◆ **TASK INSTRUCTIONS**
Repeat exactly, and only, the lines from the one that contains "before = set(bpy.data.objects)" through the one that contains "PEAK_REACH = 79", both ends included.

══════

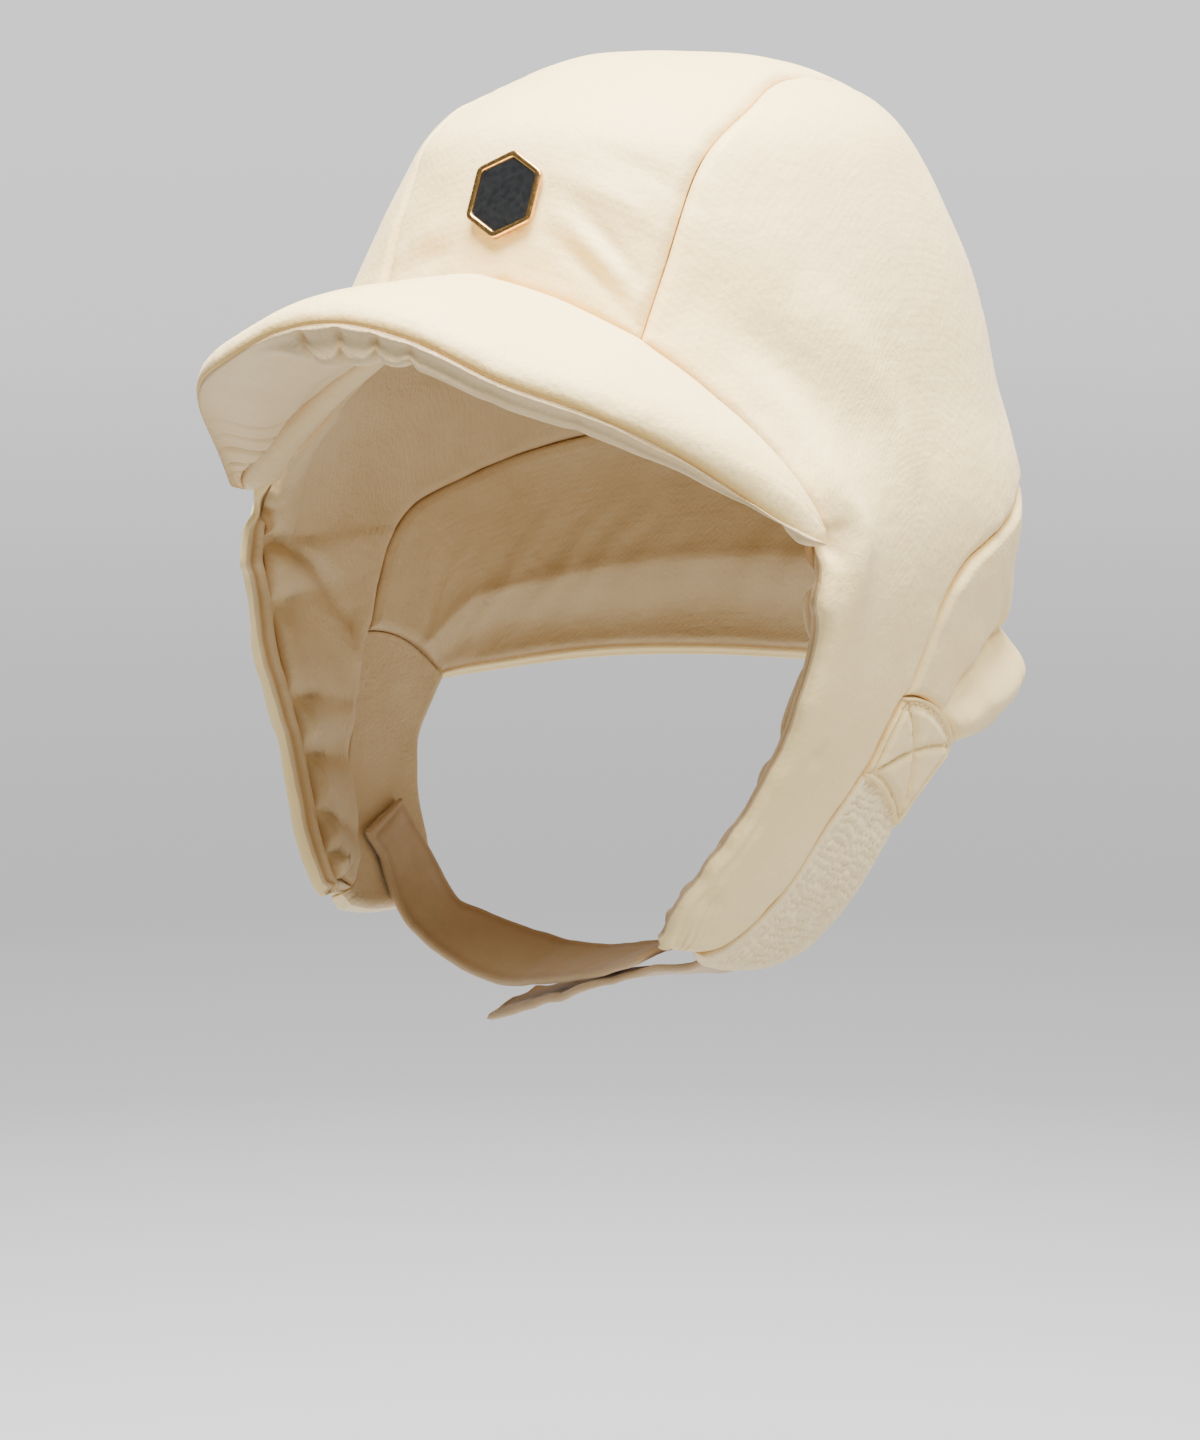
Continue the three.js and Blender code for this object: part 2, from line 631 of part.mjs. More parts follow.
function peakLayers() {
  const edge = peakEdgeLine();
  const faces = { topUpper: [], topLower: [], underUpper: [], underLower: [] };
  borderChart.forEach((point, k) => {
    const out = outward(point);
    const outer = outside(point);
    const away = outer.clone().sub(outside(borderInner[k]));
    away.addScaledVector(out, -away.dot(out)).normalize();
    const start = outer.clone().addScaledVector(away, SEAM_GAP);
    const root = start.clone().addScaledVector(out, -WALL);
    const share = Math.abs((2 * k) / (borderChart.length - 1) - 1);
    const full = mix(1, PEAK_END_TAPER, share ** 4);
    const along = edge[Math.max(k - 1, 0)].clone().sub(edge[Math.min(k + 1, edge.length - 1)]);
    const reach = edge[k].clone().sub(start);
    const under = reach.clone().cross(along).normalize();
    if (under.dot(away) < 0) under.negate();
    under.lerp(away, share ** 6).normalize();
    const columns = { topUpper: [], topLower: [], underUpper: [], underLower: [] };
    const add = (place, inwards, top, lower) => {
      const at = (distance) => place.clone().addScaledVector(inwards, distance);
      columns.topUpper.push(at(0));
      columns.topLower.push(at(top));
      columns.underUpper.push(at(top + LAYER_GAP));
      columns.underLower.push(at(top + LAYER_GAP + lower));
    };
    add(root, away, PEAK_TOP * full * 0.8, PEAK_UNDER * full * 0.6);
    for (let r = 0; r <= PEAK_STEPS; r += 1) {
      const t = r / PEAK_STEPS;
      const bow = PEAK_CROWN * full * (1 - (2 * t - 1) ** 4);
      const place = start.clone().addScaledVector(reach, t).addScaledVector(under, -bow);
      const inwards = away.clone().lerp(under, Math.min(1, 2.5 * t)).normalize();
      const tip = r === PEAK_STEPS ? PEAK_TIP : 1;
      add(place, inwards, PEAK_TOP * full * tip, PEAK_UNDER * full * tip);
    }
    for (const name of Object.keys(faces)) faces[name].push(columns[name]);
  });
  return {
    top: closedGrid(faces.topUpper, faces.topLower),
    under: closedGrid(faces.underUpper, faces.underLower),
  };
}

// A flat strap with square ends. side is 1 for the wearer's left tape panel, -1 for the right.
function strapGeometry(side, turn, route, width) {
  const under = SEAM_DIP + TAPE_WALL + STRAP_SEAT + STRAP / 2;
  const stations = [];
  const acrosses = [];
  for (const depth of STRAP_SEAT_DEPTHS) {
    const point = chartPoint(turn, depth);
    const place = outside(point).addScaledVector(outward(point), -under);
    const rearward = outside(chartPoint(turn + 1, depth)).sub(outside(point)).normalize();
    stations.push(place.multiply(new THREE.Vector3(side, 1, 1)));
    acrosses.push(rearward.multiply(new THREE.Vector3(side, 1, 1)));
  }
  for (const row of route) {
    const lean = radians(row.lean);
    stations.push(
      new THREE.Vector3(
        row.across * HALF_WIDTH,
        -row.ahead * FRONT_REACH,
        WALL - row.depth * HOOD_HEIGHT,
      ),
    );
    acrosses.push(new THREE.Vector3(0, Math.cos(lean), Math.sin(lean)));
  }
  const marks = stations.map((station, i) => i);
  const turning = ["x", "y", "z"].map((axis) =>
    smooth(
      marks,
      acrosses.map((across) => across[axis]),
    ),
  );
  const curve = new THREE.CatmullRomCurve3(stations, false, "centripetal");
  const steps = STRAP_STEPS * (stations.length - 1);
  const upper = [];
  const lower = [];
  for (let k = 0; k <= steps; k += 1) {
    const t = k / steps;
    const place = curve.getPoint(t);
    const ahead = curve.getTangent(t);
    const across = new THREE.Vector3(...turning.map((at) => at(t * (stations.length - 1))));
    across.addScaledVector(ahead, -across.dot(ahead)).normalize();
    const up = across.clone().cross(ahead).multiplyScalar(side).normalize();
    const edgeAt = (over, height) =>
      place.clone().addScaledVector(across, (over * width) / 2).addScaledVector(up, height);
    const thin = (over) => (Math.abs(over) === 1 ? STRAP_EDGE : 1);
    upper.push(STRAP_COLUMNS.map((over) => edgeAt(over, (STRAP / 2) * thin(over))));
    lower.push(STRAP_COLUMNS.map((over) => edgeAt(over, (-STRAP / 2) * thin(over))));
  }
  return closedGrid(upper, lower);
}

// Badge: a plain upright six-sided plate in a raised rim, lying on the forehead.
const BADGE_CHART = { x: -0.044, y: -0.966 }; // shares of FRONT_REACH
const SHOULDER = 0.55; // height of the side corners as a share of the half height
const BADGE_LIFT = 0.7; // rim's back off the crown's seam-to-seam surface

function badgeOutline(inset) {
  const w = BADGE_WIDTH / 2 - inset;
  const h = BADGE_HEIGHT / 2 - inset * 1.2;
  const s = SHOULDER * (BADGE_HEIGHT / 2) - inset * 0.5;
  return [
    [0, -h],
    [w, -s],
    [w, s],
    [0, h],
    [-w, s],
    [-w, -s],
  ].map(([x, y]) => new THREE.Vector2(x, y));
}

function plate(shape, depth) {
  const geometry = new THREE.ExtrudeGeometry(shape, { depth, bevelEnabled: false, steps: 1 });
  geometry.deleteAttribute("normal");
  geometry.deleteAttribute("uv");
  return faced(mergeVertices(geometry, 1e-4));
}

function badgeGroup() {
  const point = [BADGE_CHART.x * FRONT_REACH, BADGE_CHART.y * FRONT_REACH];
  const out = outward(point);
  const up = new THREE.Vector3(0, 0, 1).addScaledVector(out, -out.z).normalize();
  const side = up.clone().cross(out);
  const rim = new THREE.Shape(badgeOutline(0));
  rim.holes.push(new THREE.Path(badgeOutline(BADGE_RIM).reverse()));
  const enamel = new THREE.Shape(badgeOutline(BADGE_RIM + BADGE_GAP));
  const group = new THREE.Group();
  group.add(named("badge_rim", plate(rim, BADGE_DEPTH), GOLD));
  group.add(named("badge_enamel", plate(enamel, BADGE_DEPTH - ENAMEL_DROP), ENAMEL));
  group.position.copy(outside(point).addScaledVector(out, BADGE_LIFT));
  group.setRotationFromMatrix(new THREE.Matrix4().makeBasis(side, up, out));
  return group;
}

// Materials
const fabric = (color, roughness) =>
  new THREE.MeshStandardMaterial({ color, roughness, metalness: 0 });
const SHELL_FABRIC = fabric(0xf3e6cf, 0.72);
const LINING_FABRIC = fabric(0xead9ba, 0.6);
const TAPE_FABRIC = fabric(0xefe0c6, 0.9);
const STRAP_FABRIC = fabric(0xe6d3b2, 0.8);
const GOLD = new THREE.MeshStandardMaterial({ color: 0xd8a860, roughness: 0.3, metalness: 1 });
const ENAMEL = new THREE.MeshStandardMaterial({ color: 0x16181a, roughness: 0.25, metalness: 0 });

function named(name, geometry, material) {
  const mesh = new THREE.Mesh(geometry, material);
  mesh.name = name;
  return mesh;
}

// The geometry of the wearer's left turned into that of the right.
function acrossCentre(geometry) {
  const other = geometry.clone();
  other.scale(-1, 1, 1);
  return faced(other);
}

const cap = new THREE.Group();

function addPair(name, geometry, material) {
  cap.add(named(name + "_left", geometry, material));
  cap.add(named(name + "_right", acrossCentre(geometry), material));
}

cap.add(named("crown_centre", padded(centreChart, allSunk, centreSeams), SHELL_FABRIC));
addPair("side_panel", padded(sideChart, sideSinks, centreSeams), SHELL_FABRIC);
cap.add(named("neck_panel", padded(neckChart, neckSinks, centreSeams, neckSwell), SHELL_FABRIC));
cap.add(named("lining_centre", lined(centreChart, centreSeams), LINING_FABRIC));
addPair("lining_side", lined(sideChart, sideLiningBack), LINING_FABRIC);
cap.add(named("lining_neck", lined(neckChart, neckLiningBack, neckSwell), LINING_FABRIC));
addPair("tape_panel", tapeGeometry(), TAPE_FABRIC);
addPair("cross_patch", patchGeometry(), TAPE_FABRIC);
const peak = peakLayers();
cap.add(named("peak_top", peak.top, SHELL_FABRIC));
cap.add(named("peak_underside", peak.under, LINING_FABRIC));
const strapRight = strapGeometry(-1, STRAP_RIGHT_TURN, STRAP_RIGHT_ROUTE, STRAP_RIGHT_WIDTH);
const strapLeft = strapGeometry(1, STRAP_LEFT_TURN, STRAP_LEFT_ROUTE, STRAP_LEFT_WIDTH);
cap.add(named("chin_strap_right", strapRight, STRAP_FABRIC));
cap.add(named("chin_strap_left", strapLeft, STRAP_FABRIC));
cap.add(badgeGroup());

export default cap;
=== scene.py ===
import math

import bpy
import numpy as np
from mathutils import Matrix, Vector


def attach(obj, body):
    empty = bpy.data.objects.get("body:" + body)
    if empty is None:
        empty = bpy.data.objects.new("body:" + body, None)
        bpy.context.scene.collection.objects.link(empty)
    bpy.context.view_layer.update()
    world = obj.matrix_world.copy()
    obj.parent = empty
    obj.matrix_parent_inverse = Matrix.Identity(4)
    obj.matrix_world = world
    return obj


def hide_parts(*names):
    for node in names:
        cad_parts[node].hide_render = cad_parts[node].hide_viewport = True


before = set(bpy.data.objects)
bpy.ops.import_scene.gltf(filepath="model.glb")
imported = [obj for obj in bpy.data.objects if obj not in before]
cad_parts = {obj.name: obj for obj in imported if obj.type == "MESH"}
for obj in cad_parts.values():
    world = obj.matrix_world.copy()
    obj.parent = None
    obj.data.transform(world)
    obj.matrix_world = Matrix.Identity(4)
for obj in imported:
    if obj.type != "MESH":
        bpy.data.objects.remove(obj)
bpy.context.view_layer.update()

MM = 0.001

# Overall sizes
HOOD_HEIGHT = 275 * MM  # crown top down to the lowest section
HALF_WIDTH = 107.5 * MM  # centre plane to the outside over the ear
FRONT_REACH = 104.5 * MM  # axis to the outside at the forehead
BACK_REACH = 112.5 * MM  # axis to the outside at the back of the head
PEAK_REACH = 79 * MM  # forehead seam to the peak's front edge

# Walls and seams
PAD = 8 * MM  # padded outer layer
LINING = 1.8 * MM
LAYER_GAP = 0.4 * MM
WALL = PAD + LAYER_GAP + LINING
SEAM_IN = 0.25 * MM  # each panel kept back from a seam's line
SEAM_DIP = 2.4 * MM  # how far the padding sinks at a seam
SEAM_ROUND = 4.8 * MM  # how far from the seam it starts to sink
EDGE_ROLL = 4.6 * MM  # how far in the padding rolls at a free edge
EDGE_RIDGE = 1.2 * MM  # inner ridge of that roll, beside the lining's seam
EDGE_RIDGE_IN = 2.5 * MM
EDGE_SEAM = 0.9 * MM  # depth of the seam between the roll and that ridge
EDGE_SEAM_IN = 1.1 * MM
LINING_INSET = 3.6 * MM  # lining's seam behind a free edge
TAPE_WALL = 6 * MM
TAPE_DROP = 1.2 * MM  # loop tape's face below the flap's
TAPE_BINDING = 2.2 * MM  # plain binding along its free edges
PATCH = 1.6 * MM
PATCH_LENGTH = 27 * MM
PEAK_TOP = 3.6 * MM
PEAK_UNDER = 8 * MM
PEAK_CROWN = 5 * MM
STRAP = 2.4 * MM
STRAP_SEAT = 0.7 * MM
STRAP_LEFT_WIDTH = 25 * MM
STRAP_RIGHT_WIDTH = 29 * MM
BADGE_WIDTH = 23 * MM
BADGE_HEIGHT = 28 * MM
BADGE_RIM = 2 * MM
BADGE_DEPTH = 2.2 * MM
ENAMEL_DROP = 0.5 * MM
BADGE_LIFT = 0.7 * MM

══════

◆ **THE ANSWER**
before = set(bpy.data.objects)
bpy.ops.import_scene.gltf(filepath="model.glb")
imported = [obj for obj in bpy.data.objects if obj not in before]
cad_parts = {obj.name: obj for obj in imported if obj.type == "MESH"}
for obj in cad_parts.values():
    world = obj.matrix_world.copy()
    obj.parent = None
    obj.data.transform(world)
    obj.matrix_world = Matrix.Identity(4)
for obj in imported:
    if obj.type != "MESH":
        bpy.data.objects.remove(obj)
bpy.context.view_layer.update()

MM = 0.001

# Overall sizes
HOOD_HEIGHT = 275 * MM  # crown top down to the lowest section
HALF_WIDTH = 107.5 * MM  # centre plane to the outside over the ear
FRONT_REACH = 104.5 * MM  # axis to the outside at the forehead
BACK_REACH = 112.5 * MM  # axis to the outside at the back of the head
PEAK_REACH = 79 * MM  # forehead seam to the peak's front edge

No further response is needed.